When using the Trainer, e.g.
# set training arguments - these params are not really tuned, feel free to change
training_args = Seq2SeqTrainingArguments(
output_dir="./",
evaluation_strategy="steps",
per_device_train_batch_size=50,
per_device_eval_batch_size=10,
predict_with_generate=True,
logging_steps=2, # set to 1000 for full training
save_steps=16, # set to 500 for full training
eval_steps=4, # set to 8000 for full training
warmup_steps=1, # set to 2000 for full training
max_steps=16, # delete for full training
# overwrite_output_dir=True,
save_total_limit=1,
#fp16=True,
)
# instantiate trainer
trainer = Seq2SeqTrainer(
model=multibert,
tokenizer=tokenizer,
args=training_args,
train_dataset=train_data.with_format("torch"),
eval_dataset=eval_data.with_format("torch"),
)
Is there someway to randomly select/sample from the eval_data
at every n eval_steps
?
E.g.
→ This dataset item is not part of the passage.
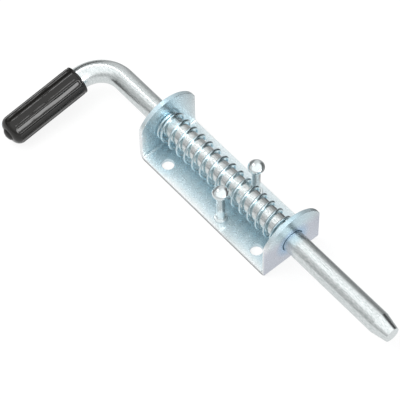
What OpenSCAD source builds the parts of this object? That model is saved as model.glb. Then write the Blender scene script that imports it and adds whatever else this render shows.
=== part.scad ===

I have tried
eval_data = eval_data.select(range(3000))
...
trainer = Seq2SeqTrainer(
model=multibert,
tokenizer=tokenizer,
args=training_args,
train_dataset=train_data.with_format("torch"),
eval_dataset=eval_data.with_format("torch"),
)
But that would be statically defining the eval_data
subset before the training. Is it possible to do the selecting during the training and make it kind of select a different subset at every evaluation point?